We picnicked, we took pictures galore, and we realized we had to leave to make it with daylight to our farmhouse in the Loire, about 3 1/2 hours away. We blessedly found another small grocery store in Versailles, stocked up, and after longer than we hoped made our way out of Versailles to the French highway. Ah, the French highway with its very clean countryside, just as clean and environmentally friendly roadside stops and toll booths aplenty. We were moving along smoothly until we were about supposedly 1 hour or so away from the gite. At that point the threatening clouds broke into a constant hard rain and the Loire river we drove over was raging against it's edges. Now, at this time I should share that God most definitely went ahead of us because we had a GPS screen that became invaluable at this point and I had not requested one in our rental when I had booked. All the small country roads that our Michelin French road map did not cover was on our trusty GPS screen. But as we sleepily approached the main road to our little French village: Preuilly-sur-Claise (around 10:30pm), horror, our little quaint country road was terribly flooded. A small line of small French cars and trucks were parked just before the flooded road and I realized no matter how much I wanted to ask a "hey, what's up and how do we Americans find a back road to our little gite?" uh, well I had complete French language block about what to ask or say. So David took charge, and put all his attention on the GPS as the girls as I split some bread and a few cold cuts to make our dinner.
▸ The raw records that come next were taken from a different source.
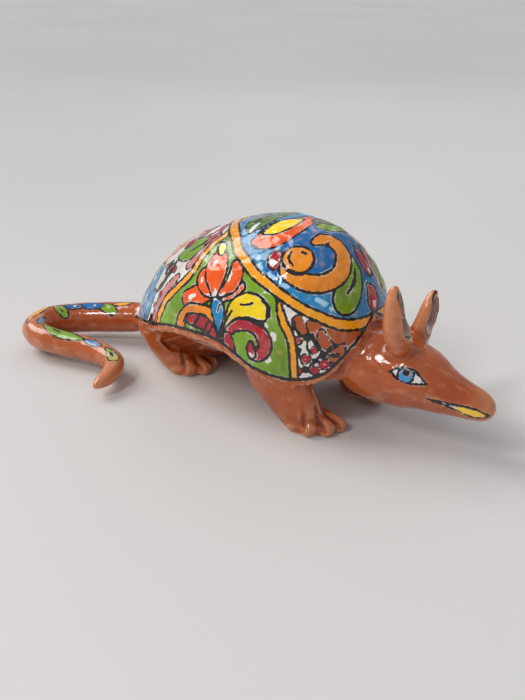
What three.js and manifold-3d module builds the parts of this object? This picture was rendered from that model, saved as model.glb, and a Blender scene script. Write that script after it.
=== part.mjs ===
// Glazed pottery armadillo, 0.32 m long, built as the potter's separate clay pieces.
// Millimetres. +X to the head, +Y to the animal's left, +Z up, soles on Z = 0.
import * as THREE from 'three';
import { mergeVertices } from 'three/addons/utils/BufferGeometryUtils.js';
import Module from 'manifold-3d';

const wasm = await Module();
wasm.setup();

// ---- driving dimensions ----
const GAP = 0.5; // slip joint between two clay pieces
const WALL = 4; // wall of the carapace and of the belly
const LAP = 6; // how far the belly wall stands up behind the carapace's rim

// The trunk is a domed oval, widest at a level that sinks from the flanks to the rump.
const TRUNK_MIDDLE_X = -4;
const TRUNK_HALF_LENGTH = 93;
const TRUNK_HALF_WIDTH = 54;
const TOP_Z = 113;
const FLANK_LEVEL = 40;
const RUMP_LEVEL = 19;
const RUMP_START_X = -28;
const RUMP_END_X = -92;
const DOME_LEAN = 34; // the dome's top lies this far towards the head
const RUMP_NARROWING = 0.2; // share of the width lost at the tail end
const PLAN_POWER = 2.4; // 2 is an ellipse, more is squarer
const SHOULDER_POWER = 1.7; // fullness of the dome over the shoulders: 1 is a cone, 2 is round
const FLANK_POWER = 1.95; // the same over the flanks
const RUMP_POWER = 1.65; // the same over the rump
const UNDERSIDE_POWER = 3.5;
const UNDERSIDE_DEPTH = 28; // how far the flanks would reach below the widest level
const BELLY_DEPTH = 12; // of the belly's curve across
const BELLY_EDGE = 3; // how far above the widest level that curve starts

// Height of the carapace's rim, from the neck (turn 0) to the tail (turn 1).
const RIM_HEIGHTS = [64, 52, 36, 31, 34, 45, 43, 34, 29, 22, 16, 14];

const RIM_RADIUS = 22; // an offset along the rim's skin, as an angle of the trunk

const VENT_RADIUS = 5.5;
const VENT_X = 0;
const NECK_PORT_RADIUS = 11;
const NECK_PORT_Z = 45;

// Stations of the swept pieces: centre, then half width and half height of the section.
const HEAD = [
  { at: [70, 0, 42], wide: 25, high: 20 },
  { at: [88, 0, 40], wide: 23, high: 21.5 },
  { at: [104, 0, 39.5], wide: 21, high: 20.5 },
  { at: [118, 0, 39], wide: 18.5, high: 18 },
  { at: [131, 0, 36.5], wide: 14.5, high: 13 },
  { at: [143, 0, 35.5], wide: 11, high: 10 },
  { at: [153, 0, 34.5], wide: 8.8, high: 8.5 },
  { at: [161.5, 0, 34], wide: 7, high: 6.5 },
];
const TAIL = [
  { at: [-84, -5, 20], wide: 12, high: 12 },
  { at: [-99, -10.5, 18], wide: 11.5, high: 11.5 },
  { at: [-119, -21, 16], wide: 11, high: 11 },
  { at: [-137, -35, 15], wide: 10.5, high: 10.5 },
  { at: [-149, -50, 14.5], wide: 10, high: 10 },
  { at: [-146, -64, 14], wide: 9.5, high: 9.5 },
  { at: [-131, -69, 13.5], wide: 9, high: 9 },
  { at: [-114, -65, 13], wide: 8.5, high: 8.5 },
  { at: [-97, -60, 12.5], wide: 8, high: 8 },
  { at: [-81, -58, 12], wide: 7.5, high: 7.5 },
  { at: [-68, -61, 11.5], wide: 7, high: 7 },
  { at: [-60, -71, 10.5], wide: 6.5, high: 6.5 },
  { at: [-56, -88, 9], wide: 6, high: 6 },
];
// The ears are set by hand, the left one lower and leaning forward.
const EARS = {
  right: [
    { at: [109, -7, 54], wide: 5, high: 4.5 },
    { at: [109.5, -12.5, 63], wide: 7, high: 5.5 },
    { at: [109.5, -17, 73], wide: 7.8, high: 4.5 },
    { at: [109.5, -19.5, 85], wide: 5.8, high: 3.5 },
    { at: [109, -21.5, 97.5], wide: 1.8, high: 1.8 },
  ],
  left: [
    { at: [102, 9, 44], wide: 5.5, high: 5 },
    { at: [105, 13.5, 53], wide: 7, high: 5.5 },
    { at: [108, 17, 63], wide: 8.2, high: 4.5 },
    { at: [109.5, 19, 73], wide: 6.2, high: 3.5 },
    { at: [110, 21, 83], wide: 1.8, high: 1.8 },
  ],
};
const EAR_SCOOP = { forward: 4.2, scale: 0.8, rise: 5 };

const FRONT_LEG = [
  { at: [31, 30, 46], wide: 21, high: 13 },
  { at: [43, 33, 32], wide: 20, high: 13 },
  { at: [53, 32, 18], wide: 16.5, high: 11.5 },
  { at: [61, 29, 4], wide: 13.5, high: 10.5 },
  { at: [63, 28, -8], wide: 11, high: 9.5 },
];
const FRONT_TOES = [[62, 40], [73, 37], [81, 28], [83, 18.5]];
const FRONT_ANKLE = [57, 29];
const HIND_LEG = [
  { at: [-58, 27, 38], wide: 19, high: 14 },
  { at: [-56, 29, 27], wide: 16.5, high: 12.5 },
  { at: [-50, 26.5, 14], wide: 12.5, high: 11 },
  { at: [-43, 23, 3], wide: 10, high: 9.5 },
  { at: [-41, 21.5, -7], wide: 9, high: 8.5 },
];
const HIND_TOES = [[-40, 33], [-31, 28], [-24.5, 18], [-27, 8]];
const HIND_ANKLE = [-46, 22];
const TOE_HALF_WIDTH = 5.2;
const TOE_HEIGHT = 8.5;
const TOE_HEEL_HEIGHT = 18;

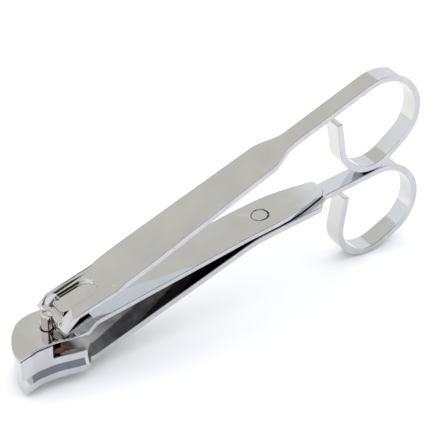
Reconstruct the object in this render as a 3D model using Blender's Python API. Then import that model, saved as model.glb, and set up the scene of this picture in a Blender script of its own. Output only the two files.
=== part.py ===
"""Toenail clipper with two finger loops, all chromed steel.

Five pieces: a lower arm (jaw cup, arm and finger loop in one strip), an upper arm riveted on top of it,
a thumb lever (legs, heel, plate and thumb loop in one strip), the post that the lever hooks onto, and the rivet.

World frame in metres, +Z up: +X runs from the jaws to the loops, Y = 0 is the middle of the arms, and the clipper
stands on the front edge of its lower jaw and the bottom of its finger loop, at Z = 0. All but the jaws' nose is
symmetric about Y = 0: the nose has a corner at the front on the -Y side and a round sweep back to the +Y side.
Lengths below are in mm, and X is counted from a drawing origin that CENTRE_X moves to the middle of the length.
"""

import math

import bmesh
import bpy
from mathutils import Vector

MM = 0.001
GAP = 0.3  # play kept between two pieces that meet
CENTRE_X = 5.247  # middle of the clipper's length in the drawing below, which becomes X = 0

# Sheet thicknesses and strip widths
LOWER_SHEET = 1.8
UPPER_SHEET = 1.4
LEVER_SHEET = 1.7
STRIP_HALF = 2.65  # half the width of the narrow strips that carry the loops

# Flat parts of the two jaws, measured to their top faces; in front of them the nose droops
LOWER_JAW_TOP = 4.6
UPPER_JAW_TOP = 13.4
DROOP_START_X = -51.0
DROOP = 0.17

# Nose of the jaws, seen from above: a corner on the -Y side, then a quarter of an ellipse to the +Y side
NOSE_CORNER = (-56.4, -5.8)
NOSE_ARC_END = (-44.5, 7.6)
NOSE_POINTS = 20
WAIST_POINTS = 8  # along the ease from the -Y side to the rear
SIDE_POINTS = 6  # along each straight stretch of the -Y side
NEAR_SIDE = ((-53.3, -6.35), (-47.4, -6.25))  # the -Y side between the corner and the windows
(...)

Finally, at 12:30am we pulled into our little country gite, after a couple of scares encountering gutted shacks and dilapidated farmhouses and hoping against hope that our gite wasn't in similar shape. We breathed a sigh of relief and walked in our 18th century farmhouse that was completely ready for us, unpacked, snacked on some yummy French chocolate cookies, showered, and fell into our beds. I thanked the Lord for our safe adventure and knew that Sunday AM was going to be time for sleeping in.